In edge security, machine learning is usually one part of a decision path. A model may score whether a request looks automated, whether a login pattern is unusual, or whether a traffic surge resembles a Layer 7 attack. That score should sit beside route context, WAF findings, bot signals, proxy evidence, rate behaviour, account state, and logs before a policy chooses to allow, challenge, rate limit, block, or review.
ML is useful when the pattern is too broad or too fast-moving for a small rule set. Common defensive uses include:
These are classification tasks. A model can say that an event looks similar to previous abuse or sits outside the expected pattern. It should not claim that a fingerprint identifies a person, or that one score proves intent. Shared networks, residential proxies, browser updates, mobile carriers, corporate egress, and accessibility tools can all affect signals in ways that need careful handling.

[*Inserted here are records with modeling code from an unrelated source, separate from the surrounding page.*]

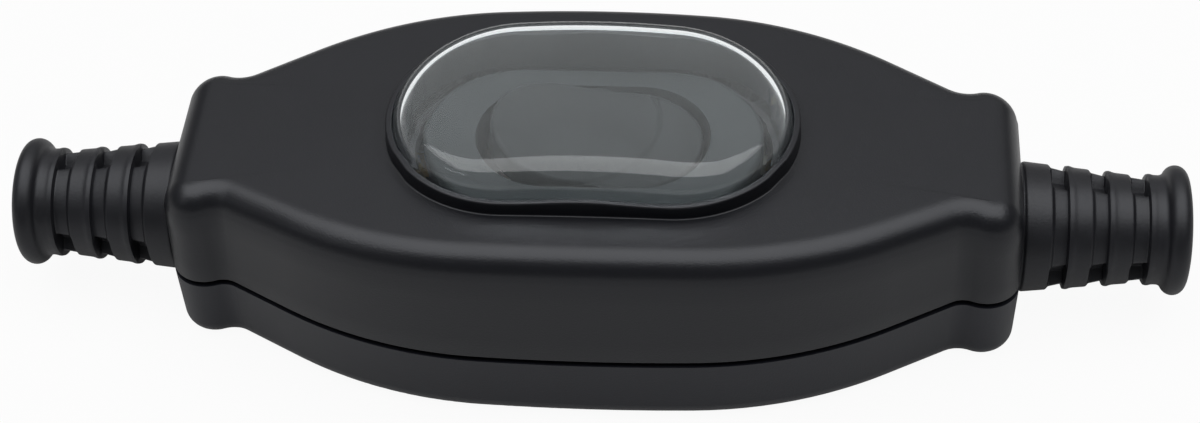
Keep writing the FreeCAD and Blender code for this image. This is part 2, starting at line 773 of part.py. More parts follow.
def make_outer_terminal(side):
    """Fixed contact under the bridge's right end, with its strip to the right-hand cage."""
    y = side * pole_offset
    start = contact_at - strip_width / 2
    strip = box(start, cage_x - cage_length / 2, y - strip_width / 2, y + strip_width / 2,
                strip_floor, strip_top)
    turn = math.radians(rocker_tilt)
    lowest = bridge_pivot_height - (contact_at + contact_radius) * math.sin(turn) - contact_height
    pad = rod(contact_radius, lowest - contact_air - strip_top, (contact_at, y, strip_top))
    return union([strip, pad, terminal_cage(side, 1)])


def make_bridge(side):
    """See-saw strip with a contact rivet under its right end; its left end is down at rest."""
    y = side * pole_offset
    strip = box(-bridge_half_length, bridge_half_length, y - bridge_width / 2, y + bridge_width / 2,
                bridge_pivot_height, bridge_pivot_height + bridge_thickness)
    strip = strip.makeFillet(bridge_corner_radius, upright_edges(strip))
    rivet = rod(contact_radius, contact_height, (contact_at, y, bridge_pivot_height - contact_height))
    bridge = strip.fuse(rivet).removeSplitter()
    return bridge.rotate(Vector(0, 0, bridge_pivot_height), axis_y, -rocker_tilt)


def make_terminal_screws():
    top = strip_floor + cage_height
    return [screw(terminal_screw_radius, terminal_screw_length, terminal_screw_head, terminal_screw_head_height,
                  (sx * cage_x, sy * pole_offset, top), -1) for sx, sy in corners]


def make_earth_terminal():
    """Brass bar with a wire hole right through and two threaded holes."""
    bar = box(-earth_length / 2, earth_length / 2, earth_at - earth_width / 2, earth_at + earth_width / 2,
              earth_seat, earth_seat + earth_height)
    bar = bar.makeChamfer(cage_chamfer, upright_edges(bar))
    hole_z = earth_seat + wire_hole_height
    bar = bar.cut(rod(wire_hole_radius, earth_length, (-earth_length / 2, earth_at, hole_z), axis_x))
    for sx in (-1, 1):
        start = (sx * earth_screw_at, earth_at, hole_z)
        bar = bar.cut(rod(terminal_screw_radius + thread_clearance, earth_height, start))
    return bar


def make_earth_screws():
    top = earth_seat + earth_height
    return [screw(terminal_screw_radius, terminal_screw_length, terminal_screw_head, terminal_screw_head_height,
                  (sx * earth_screw_at, earth_at, top), -1) for sx in (-1, 1)]


def make_cord_clamp():
    """Arched bar over the cable, on the right-hand posts."""
    low = base_top
    feet = box(clamp_at - clamp_width / 2, clamp_at + clamp_width / 2, -clamp_half_span, clamp_half_span,
               low, low + clamp_bar)
    feet = feet.makeFillet(clamp_bar_corner, upright_edges(feet))
    arch = cable_way(cable_radius + clamp_arch, clamp_at - clamp_width / 2, clamp_at + clamp_width / 2)
    arch = arch.common(box(0, housing_length, -housing_width, housing_width, low, housing_height))
    bar = union([feet, arch])
    bar = bar.cut(cable_way(cable_radius, clamp_at - clamp_width, clamp_at + clamp_width))
    for sy in (-1, 1):
        start = (clamp_at, sy * clamp_bolt_offset, low - past)
        bar = bar.cut(rod(clamp_bolt_radius + shank_clearance, housing_height, start))
    return bar


def make_clamp_bolts():
    return [screw(clamp_bolt_radius, clamp_bolt_length, clamp_bolt_head, clamp_bolt_head_height,
                  (sx * clamp_at, sy * clamp_bolt_offset, base_top + clamp_bar), -1) for sx, sy in corners]


def boot_outside(x):
    """Radius of the boot's bands at a distance outside the housing."""
    return boot_radius + (boot_end_radius - boot_radius) * min(x / boot_taper_length, 1.0)


def make_boot():
    """Right-hand cable boot: collar inside the end wall, tapered banded sleeve, rounded flange."""
    seat = half_length - wall - boot_collar_gap
    tail = seat - boot_collar_thickness - boot_tail_length
    tip = half_length + boot_length
    taper_end = half_length + boot_taper_length
    bead_x = tip - boot_bead_radius
    bead_r = boot_flange_radius - boot_bead_radius
    # The neck meets the bead's round below its widest place.
    neck_angle = math.asin((boot_end_radius - bead_r) / boot_bead_radius)
    neck = bead_x - boot_bead_radius * math.cos(neck_angle)

    def at(x, r):
        return Vector(x, 0, cable_height + r)

    edges = [
        Part.LineSegment(at(tail, cable_radius), at(tail, boot_tail_radius)),
        Part.LineSegment(at(tail, boot_tail_radius), at(seat - boot_collar_thickness, boot_tail_radius)),
        Part.LineSegment(at(seat - boot_collar_thickness, boot_tail_radius),
                         at(seat - boot_collar_thickness, boot_collar_radius)),
        Part.LineSegment(at(seat - boot_collar_thickness, boot_collar_radius), at(seat, boot_collar_radius)),
        Part.LineSegment(at(seat, boot_collar_radius), at(seat, boot_radius)),
        Part.LineSegment(at(seat, boot_radius), at(half_length, boot_radius)),
        Part.LineSegment(at(half_length, boot_radius), at(taper_end, boot_end_radius)),
        Part.LineSegment(at(taper_end, boot_end_radius), at(neck, boot_end_radius)),
        Part.Arc(at(neck, boot_end_radius), at(bead_x, boot_flange_radius), at(tip, bead_r)),
        Part.LineSegment(at(tip, bead_r), at(tip - boot_mouth_depth, cable_radius)),
        Part.LineSegment(at(tip - boot_mouth_depth, cable_radius), at(tail, cable_radius)),
    ]
    profile = Part.Face(Part.Wire([edge.toShape() for edge in edges]))
    boot = profile.revolve(Vector(0, 0, cable_height), axis_x, 360)
    for index in range(boot_groove_count):
        middle = boot_first_groove + index * boot_band_pitch
        start = half_length + middle - boot_groove_width / 2
        outside = boot_radius + past
        floor_radius = boot_outside(middle) - boot_groove_depth
        end = start + boot_groove_width
        groove = cable_way(outside, start, end)
        boot = boot.cut(groove.cut(cable_way(floor_radius, start - past, end + past)))
        deep = groove.cut(cable_way(cable_radius + boot_pocket_floor, start - past, end + past))
        for turn in range(boot_pocket_count):
            centre = boot_pocket_first + turn * 360 / boot_pocket_count
            half = math.radians(boot_pocket_angle / 2)
            tip_y = 2 * outside * math.sin(half)
            tip_z = cable_height + 2 * outside * math.cos(half)
            wedge = Part.makePolygon([
                Vector(start, 0, cable_height), Vector(start, -tip_y, tip_z), Vector(start, tip_y, tip_z),
                Vector(start, 0, cable_height),
            ])
            wedge = Part.Face(wedge).extrude(Vector(boot_groove_width, 0, 0))
            wedge = wedge.rotate(Vector(0, 0, cable_height), axis_x, 90 - centre)
            boot = boot.cut(deep.common(wedge))
    return boot


def export(name, shape):
    """One STEP file for a node; a list of like pieces is kept as separate solids."""
    solids = shape if isinstance(shape, list) else [shape]
    solids = [solid for piece in solids for solid in piece.Solids]
    result = solids[0] if len(solids) == 1 else Part.makeCompound(solids)
    result.exportStep("parts/" + name + ".step")


def main():
    os.makedirs("parts", exist_ok=True)
    seal_front, seal_rear = make_seals()
    boot = make_boot()
    clamp = make_cord_clamp()
    export("base_shell", make_base())
    export("cover_shell", make_cover())
    export("membrane_cap", make_cap())
    export("cap_clamp_frame", make_clamp_frame())
    export("cap_clamp_screws", make_clamp_screws())
    export("seal_front", seal_front)
    export("seal_rear", seal_rear)
    export("housing_screws", make_housing_screws())
    export("rocker", make_rocker())
    export("rocker_frame", make_rocker_frame())
    export("contact_block", make_contact_block())
    export("switch_body_screws", make_body_screws())
    for name, side in (("front", -1), ("rear", 1)):
        export("plunger_" + name, make_plunger(side))
        export("plunger_spring_" + name, make_spring(side))
        export("contact_bridge_" + name, make_bridge(side))
        export("centre_terminal_" + name, make_centre_terminal(side))
        export("outer_terminal_" + name, make_outer_terminal(side))
    export("terminal_screws", make_terminal_screws())
    export("earth_terminal", make_earth_terminal())
    export("earth_screws", make_earth_screws())
    export("cord_clamp_right", clamp)
    export("cord_clamp_left", mirror_x(clamp))
    export("cord_clamp_screws", make_clamp_bolts())
    export("cable_boot_right", boot)
    export("cable_boot_left", mirror_x(boot))


main()
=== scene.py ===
import math

import bmesh
import bpy
import numpy as np
from bpy.props import FloatProperty, FloatVectorProperty, IntProperty, PointerProperty
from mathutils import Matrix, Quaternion, Vector


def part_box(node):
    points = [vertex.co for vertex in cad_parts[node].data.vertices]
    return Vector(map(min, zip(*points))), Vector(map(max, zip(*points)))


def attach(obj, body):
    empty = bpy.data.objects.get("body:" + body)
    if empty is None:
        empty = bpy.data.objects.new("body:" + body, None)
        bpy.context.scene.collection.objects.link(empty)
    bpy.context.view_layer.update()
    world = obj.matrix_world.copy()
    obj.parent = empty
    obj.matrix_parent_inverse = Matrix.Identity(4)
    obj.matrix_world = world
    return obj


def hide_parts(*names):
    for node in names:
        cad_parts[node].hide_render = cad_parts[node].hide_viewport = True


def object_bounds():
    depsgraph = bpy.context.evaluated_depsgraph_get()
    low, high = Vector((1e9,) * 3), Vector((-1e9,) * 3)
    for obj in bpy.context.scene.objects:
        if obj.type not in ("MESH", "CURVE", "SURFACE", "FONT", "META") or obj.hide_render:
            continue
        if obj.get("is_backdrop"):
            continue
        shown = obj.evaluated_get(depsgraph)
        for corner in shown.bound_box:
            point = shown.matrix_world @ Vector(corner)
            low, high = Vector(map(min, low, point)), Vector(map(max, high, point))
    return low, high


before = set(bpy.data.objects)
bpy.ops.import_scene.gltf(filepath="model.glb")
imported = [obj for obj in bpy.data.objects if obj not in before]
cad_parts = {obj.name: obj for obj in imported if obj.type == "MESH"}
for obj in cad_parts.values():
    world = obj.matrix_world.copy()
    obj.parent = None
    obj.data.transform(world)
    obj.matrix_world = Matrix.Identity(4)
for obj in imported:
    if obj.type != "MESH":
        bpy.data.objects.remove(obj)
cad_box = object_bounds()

bl_info = {
    "name": "Inline cord switch",
    "version": (1, 0, 0),
    "blender": (4, 5, 0),
    "location": "View3D > Sidebar > Cord switch",
    "description": "Models the cover, boots and cap of a cord switch, paints the rest and sets its studio",
    "category": "Object",
}

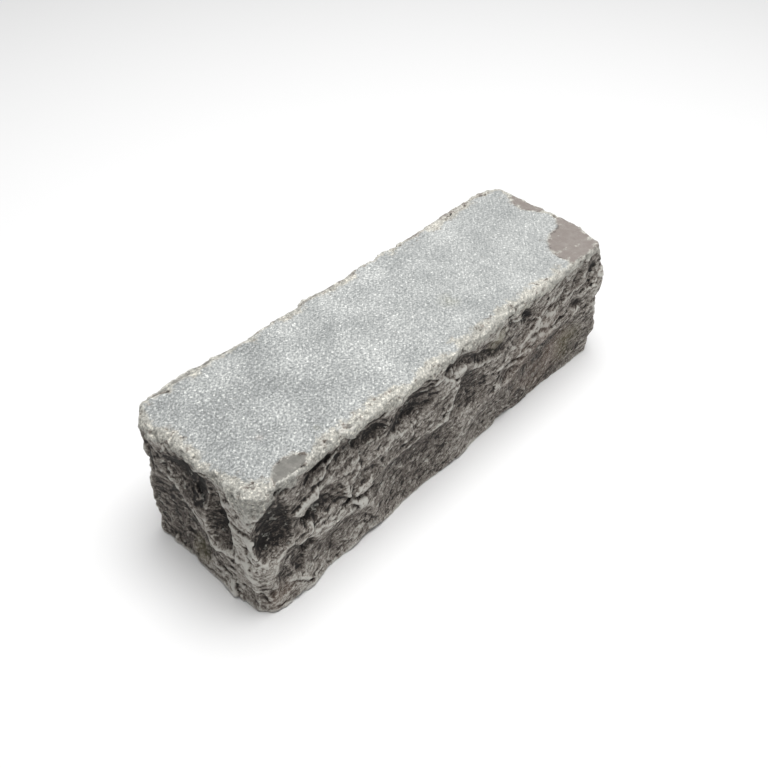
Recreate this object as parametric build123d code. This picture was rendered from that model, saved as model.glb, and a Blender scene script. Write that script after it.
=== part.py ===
from build123d import *

import math
import os

# Bench whetstone: one hewn block of natural stone with a dressed working face.
#
# Millimetres, +Z up, origin at the centre of the underside. +X runs along the block.
# The block is trimmed to a rough bar, its arrises are worn round, and flake scars are
# struck off its four hewn sides, as a mason's hammer and pitching tool leave them.
# The working face and the underside are flat.

# --- Driving dimensions -------------------------------------------------------------
LENGTH = 210.0  # along X, a full-size bench whetstone
WIDTH = 66.0  # along Y
HEIGHT = 63.0  # underside to working face

CORNER_RADII = {  # worn upright corners, seen from above
    ("left", "front"): 7.0,
    ("left", "back"): 7.0,
    ("right", "front"): 6.0,
    ("right", "back"): 9.0,
}
RIM_RADIUS = 2.6  # worn edge round the working face
FOOT_RADIUS = 2.0  # worn edge round the underside

# --- Flake scars on the hewn sides ---------------------------------------------------
# Each row: along the side, height, length, breadth, depth, turn of the long way.
# "Along" is X on the front and back and Y on the ends. A turn of 0 lies level and a
# turn of 90 stands upright, counted towards the top of the block. Broad scars take the
# whole side down, and the deeper ones were struck into them.
FRONT_BROAD = [
    (-20.0, 14.0, 66.0, 40.0, 1.5, -2.0),
    (62.0, 10.0, 84.0, 50.0, 1.5, 3.0),
    (99.0, 12.0, 42.0, 26.0, 1.2, 90.0),
    (-84.0, 46.0, 50.0, 38.0, 1.6, -10.0),
    (-50.5, 50.0, 56.0, 34.0, 1.7, 4.0),
    (-18.0, 46.0, 48.0, 38.0, 1.8, 0.0),
    (14.0, 37.0, 44.0, 36.0, 2.0, 62.0),
    (44.0, 46.0, 52.0, 36.0, 1.6, -12.0),
    (74.0, 46.0, 50.0, 38.0, 1.8, 8.0),
    (92.0, 44.0, 44.0, 28.0, 1.6, 72.0),
]
FRONT_SCARS = [
    (-97.0, 41.0, 32.0, 17.0, 6.0, 80.0),
    (-73.0, 37.0, 26.0, 14.0, 3.8, -9.0),
    (-60.0, 52.5, 48.0, 12.0, 3.4, 0.0),
    (-23.0, 48.5, 34.0, 20.0, 5.0, 0.0),
    (-47.0, 23.5, 20.0, 5.0, 2.2, -16.0),
    (4.0, 54.0, 24.0, 8.0, 3.0, -14.0),
    (24.0, 48.0, 28.0, 10.0, 3.2, -28.0),
    (38.0, 31.5, 20.0, 4.0, 2.0, -4.0),
    (46.5, 51.5, 11.0, 9.0, 3.0, -50.0),
    (94.0, 48.0, 20.0, 11.0, 2.8, 80.0),
    (-87.0, 18.0, 22.0, 10.0, 2.6, 98.0),
]
LEFT_BROAD = [
    (8.0, 46.0, 46.0, 38.0, 1.8, -10.0),
    (-20.0, 46.0, 40.0, 28.0, 1.4, 84.0),
    (14.0, 18.0, 44.0, 36.0, 2.4, 24.0),
    (-18.0, 10.0, 38.0, 32.0, 1.4, -24.0),
]
LEFT_SCARS = [
    (6.0, 46.5, 34.0, 20.0, 5.0, -12.0),
    (-11.5, 40.0, 40.0, 13.0, 6.2, 72.0),
    (-18.0, 20.5, 9.0, 6.0, 2.4, 0.0),
    (26.0, 53.0, 19.0, 9.0, 2.0, 62.0),
]
BACK_BROAD = [
    (-84.0, 44.0, 52.0, 36.0, 1.6, 64.0),
    (-64.5, 14.0, 60.0, 42.0, 1.7, -9.0),
    (-50.5, 50.0, 54.0, 34.0, 1.6, 5.0),
    (-12.0, 44.0, 52.0, 40.0, 1.7, 28.0),
    (-9.5, 9.0, 62.0, 42.0, 1.7, 3.0),
    (32.0, 26.0, 54.0, 44.0, 1.7, -20.0),
    (24.0, 52.0, 48.0, 30.0, 1.4, -6.0),
    (62.0, 48.0, 50.0, 38.0, 1.6, 9.0),
    (70.0, 12.0, 58.0, 42.0, 1.5, 6.0),
    (95.5, 36.0, 56.0, 34.0, 1.8, 82.0),
    (-104.0, 14.0, 44.0, 30.0, 1.6, 90.0),
]
BACK_SCARS = [
    (-80.0, 40.0, 32.0, 15.0, 4.2, 58.0),
    (-52.0, 54.0, 40.0, 12.0, 3.4, 3.0),
    (-58.0, 27.0, 34.0, 12.0, 3.8, -14.0),
    (-16.0, 40.0, 34.0, 20.0, 4.6, 34.0),
    (-4.0, 17.0, 26.0, 8.0, 3.0, 10.0),
    (20.0, 52.0, 30.0, 11.0, 3.2, -8.0),
    (36.0, 30.0, 32.0, 18.0, 4.4, -26.0),
    (62.0, 50.0, 34.0, 13.0, 4.0, 12.0),
    (76.0, 24.0, 30.0, 10.0, 3.2, -6.0),
    (90.0, 38.0, 26.0, 12.0, 4.2, 76.0),
]
RIGHT_BROAD = [
    (-12.0, 46.0, 46.0, 38.0, 1.8, 22.0),
    (18.0, 40.0, 52.0, 34.0, 1.6, 78.0),
    (-12.0, 12.0, 48.0, 42.0, 1.7, -12.0),
    (18.0, 9.0, 40.0, 34.0, 1.4, 6.0),
]
RIGHT_SCARS = [
    (-9.0, 47.0, 28.0, 15.0, 4.4, 28.0),
    (13.0, 34.0, 32.0, 12.0, 4.2, 66.0),
    (-14.0, 24.0, 20.0, 9.0, 3.8, -18.0),
]

# Scars struck off the upright corners. Each row: corner, height, length, breadth, depth.
CORNER_SCARS = [
    ("right", "front", 34.0, 22.0, 13.0, 3.6),
    ("right", "front", 3.0, 18.0, 12.0, 1.6),
    ("right", "back", 34.0, 50.0, 16.0, 1.8),
    ("right", "back", 8.0, 26.0, 16.0, 1.4),
    ("left", "back", 66.0, 28.0, 22.0, 3.0),
    ("left", "back", 42.0, 26.0, 10.0, 1.2),
    ("left", "front", 58.0, 26.0, 9.0, 1.2),
    ("left", "front", 8.0, 22.0, 10.0, 1.2),
]

# Hollows that the dressing tool left in the working face: X, Y, length, breadth, depth, turn.
FACE_HOLLOWS = [
    (91.0, -24.5, 31.0, 27.0, 0.9, 20.0),
    (101.0, -14.0, 17.0, 12.0, 0.7, 70.0),
    (103.5, 10.5, 18.0, 16.0, 0.9, 90.0),
    (94.0, 34.0, 18.0, 7.0, 0.9, -8.0),
    (45.5, 32.8, 14.0, 6.0, 0.8, -4.0),
    (8.0, 33.0, 9.0, 4.5, 0.8, 0.0),
    (-106.0, 9.0, 9.0, 8.0, 1.0, 90.0),
    (-84.5, -29.5, 16.0, 9.5, 0.8, 3.0),
    (-65.0, -31.5, 8.0, 5.0, 0.7, 0.0),
    (-55.0, -31.0, 9.0, 5.0, 0.7, 10.0),
]

# Chips along the foot of the block: side, along, length, breadth, depth.
FOOT_CHIPS = [
    ("front", -52.0, 26.0, 9.0, 1.2),
    ("front", 35.0, 24.0, 10.0, 1.8),
    ("front", 69.0, 20.0, 9.0, 1.6),
    ("left", 15.0, 18.0, 9.0, 1.4),
    ("left", -13.5, 14.0, 8.0, 1.3),
    ("back", -70.0, 34.0, 10.0, 1.6),
    ("back", 22.0, 30.0, 9.0, 1.4),
    ("back", 80.0, 20.0, 9.0, 1.3),
    ("right", 4.0, 24.0, 9.0, 1.4),
]

# --- The four sides: a point on each, the way it faces and its level direction ---------
SIDES = {
    "front": (Vector(0, -WIDTH / 2, 0), Vector(0, -1, 0), Vector(1, 0, 0)),
    "back": (Vector(0, WIDTH / 2, 0), Vector(0, 1, 0), Vector(1, 0, 0)),
    "left": (Vector(-LENGTH / 2, 0, 0), Vector(-1, 0, 0), Vector(0, 1, 0)),
    "right": (Vector(LENGTH / 2, 0, 0), Vector(1, 0, 0), Vector(0, 1, 0)),
}
UP = Vector(0, 0, 1)


def bowl_radius(across, depth):
    """Radius of the circle that leaves a bowl this wide and this deep in a flat face."""
    return (across**2 / 4 + depth**2) / (2 * depth)


def scar_tool(at, outward, long_way, length, breadth, depth):
    """The outer rim of a ring, which bites a boat-shaped bowl into the stone at a point."""
    ring = bowl_radius(length, depth)
    tube = bowl_radius(breadth, depth)
    centre = at + outward * (ring - depth)
    place = Plane(origin=centre, x_dir=long_way, z_dir=outward.cross(long_way))
    if ring - tube < 1.0:
        return Location(place) * Sphere(tube)
    return Location(place) * Torus(ring - tube, tube)


def side_tool(side, along, up, length, breadth, depth, turn):
    """A scar on one hewn side."""
    origin, outward, level = SIDES[side]
    angle = math.radians(turn)
    long_way = level * math.cos(angle) + UP * math.sin(angle)
    return scar_tool(origin + level * along + UP * up, outward, long_way, length, breadth, depth)


def corner_tool(end, side, up, length, breadth, depth):
    """An upright scar struck off a corner."""
    radius = CORNER_RADII[end, side]
    x_sign = -1 if end == "left" else 1
    y_sign = -1 if side == "front" else 1
    centre = Vector(x_sign * (LENGTH / 2 - radius), y_sign * (WIDTH / 2 - radius), up)
    outward = Vector(x_sign, y_sign, 0).normalized()
    return scar_tool(centre + outward * radius, outward, UP, length, breadth, depth)


def hollow_tool(x, y, length, breadth, depth, turn):
    """A shallow hollow in the working face."""
    angle = math.radians(turn)
    long_way = Vector(math.cos(angle), math.sin(angle), 0)
    return scar_tool(Vector(x, y, HEIGHT), UP, long_way, length, breadth, depth)


def chip_tool(side, along, length, breadth, depth):
    """A chip off the edge between a side and the underside."""
    origin, outward, level = SIDES[side]
    outward_down = (outward - UP).normalized()
    edge = origin + level * along - outward_down * FOOT_RADIUS * (math.sqrt(2) - 1)
    return scar_tool(edge, outward_down, level, length, breadth, depth)


def rough_bar():
    """The bar before any flake is struck: worn corners, a worn rim and a worn foot."""
    bar = Pos(0, 0, HEIGHT / 2) * Box(LENGTH, WIDTH, HEIGHT)
    for (end, side), radius in CORNER_RADII.items():
        x_sign = -1 if end == "left" else 1
        y_sign = -1 if side == "front" else 1
        corner = Vector(x_sign * LENGTH / 2, y_sign * WIDTH / 2, HEIGHT / 2)
        edge = min(bar.edges().filter_by(Axis.Z), key=lambda e: (e.center() - corner).length)
        bar = fillet(edge, radius)
    bar = fillet(bar.faces().sort_by(Axis.Z)[-1].edges(), RIM_RADIUS)
    return fillet(bar.faces().sort_by(Axis.Z)[0].edges(), FOOT_RADIUS)


def strike(stone, tool):
    """Takes one flake off and keeps the block."""
    return (stone - tool).solids().sort_by(SortBy.VOLUME)[-1]


def whetstone():
    """The finished block, centred on the origin."""
    tools = [side_tool("front", *row) for row in FRONT_BROAD + FRONT_SCARS]
    tools += [side_tool("left", *row) for row in LEFT_BROAD + LEFT_SCARS]
    tools += [side_tool("back", *row) for row in BACK_BROAD + BACK_SCARS]
    tools += [side_tool("right", *row) for row in RIGHT_BROAD + RIGHT_SCARS]
    tools += [corner_tool(*row) for row in CORNER_SCARS]
    tools += [hollow_tool(*row) for row in FACE_HOLLOWS]
    tools += [chip_tool(*row) for row in FOOT_CHIPS]
    stone = rough_bar()
    for tool in tools:
        stone = strike(stone, tool)
    middle = stone.bounding_box().center()
    return Pos(-middle.X, -middle.Y, 0) * stone


os.makedirs("parts", exist_ok=True)
export_step(whetstone(), "parts/stone_block.step")
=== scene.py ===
"""Looks of the bench whetstone: a hewn block of natural stone with a dressed working face.

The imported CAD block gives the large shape. Flake scars are struck off the sides of a dense
copy of it, small broken relief and a worn rim follow, and the working face is dressed flat
again. A procedural stone material reads what was done at each point. The stone is carved in
millimetres and shown in metres, in the CAD frame throughout.
"""

import math

import bpy
import numpy as np
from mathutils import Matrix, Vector


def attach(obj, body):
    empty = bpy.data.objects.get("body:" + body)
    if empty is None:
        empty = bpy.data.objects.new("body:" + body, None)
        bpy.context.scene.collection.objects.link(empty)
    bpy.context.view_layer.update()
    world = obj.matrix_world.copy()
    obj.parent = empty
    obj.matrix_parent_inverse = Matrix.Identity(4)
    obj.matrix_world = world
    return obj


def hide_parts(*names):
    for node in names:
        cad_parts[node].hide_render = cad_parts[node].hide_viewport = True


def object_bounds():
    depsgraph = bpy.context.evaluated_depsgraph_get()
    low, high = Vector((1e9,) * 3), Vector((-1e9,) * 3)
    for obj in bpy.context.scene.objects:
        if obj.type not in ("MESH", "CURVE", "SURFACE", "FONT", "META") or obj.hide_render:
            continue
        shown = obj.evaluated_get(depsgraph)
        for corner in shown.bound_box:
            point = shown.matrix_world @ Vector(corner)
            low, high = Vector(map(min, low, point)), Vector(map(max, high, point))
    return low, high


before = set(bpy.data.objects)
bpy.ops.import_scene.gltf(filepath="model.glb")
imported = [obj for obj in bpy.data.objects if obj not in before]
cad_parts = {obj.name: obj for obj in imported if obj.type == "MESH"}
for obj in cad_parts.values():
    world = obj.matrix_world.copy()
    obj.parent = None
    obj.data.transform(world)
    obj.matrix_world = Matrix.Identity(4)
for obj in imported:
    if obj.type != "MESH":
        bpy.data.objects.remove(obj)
cad_low, cad_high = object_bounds()

MM = 0.001  # lengths are written in millimetres, and the scene is in metres
LOW = np.array(cad_low) / MM
HIGH = np.array(cad_high) / MM
TOP = HIGH[2]  # height of the working face
MIDDLE = (cad_low + cad_high) / 2

ROUGH_SPACING = 0.7  # between points while the scars are struck
FINE_SPACING = 0.5  # between points of the finished mesh
FLOOR_SLACK = 0.8  # a point this close to a scar's floor lies on it
UNTOUCHED_TONE = 0.12  # stone that no scar took off has been rubbed pale
DRESSED_SKIM = 0.05  # stone this close to the working face's plane was dressed
SKIN_DROP = 1.3  # natural skin in the working face lies no lower than this below it
RIM_WEAR = 1.6  # how far the arris of the working face is worn back
BEDDING = (-0.2, -0.17, 1.0)  # square to the layers that the stone was laid down in
DEEPEST_INSET = 8.0  # farther in from the sides than this, the painted shade of the hollows grows no darker
SHEET_GAP = 3.0  # between the sides on the sheet that their colours are baked to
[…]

Security models learn from the data they are given. If labels are sloppy, the model will reproduce that sloppiness. If training data only covers yesterday's attacks, it may miss a new campaign. If legitimate traffic from a region, device class, or route is under-represented, the model may over-score normal users.
Good ML security work starts with clear labels and useful features. For a request-path model, that might include route, method, response code, request cadence, authentication state, proxy signal, IP reputation, fingerprint class, cache state, and recent behaviour. For an account workflow, it might include failed login history, password reset timing, session continuity, device change, and credential-risk context. The model output should remain attached to those inputs so operators can understand why an action fired.
Traffic changes even when nobody is attacking. Browsers update, mobile networks shift, API clients change, marketing campaigns create unusual traffic, and a product launch can make yesterday's baseline useless. Attackers also adapt. They may slow down, rotate networks, change browser consistency, or target APIs where browser-side signals are missing.
That makes drift monitoring a core security requirement. Teams need to know when model confidence is falling, when false positives are rising, and when a model is seeing traffic it was not trained to handle. Automated tuning can help, but it should be bounded. High-impact actions, such as account lockouts or broad blocks, need human-reviewable evidence and safer fallbacks.
Rules are still useful. A known malicious payload, an impossible API schema, or a route-specific rate violation may be better handled with clear policy than with a model. ML adds value where the decision depends on several weak signals, such as a slightly unusual browser, a residential proxy classification, repeated failures across accounts, and a request pattern that looks automated.
The strongest security systems use ML to support a decision, then keep the action explainable. A bot score without evidence is hard to trust. A score tied to route, fingerprint, proxy, behaviour, and response history gives operators something they can tune.
Used carefully, machine learning helps security teams classify traffic earlier and review it faster. It does not remove the need for good data, guardrails, drift handling, adversarial awareness, and proportionate actions.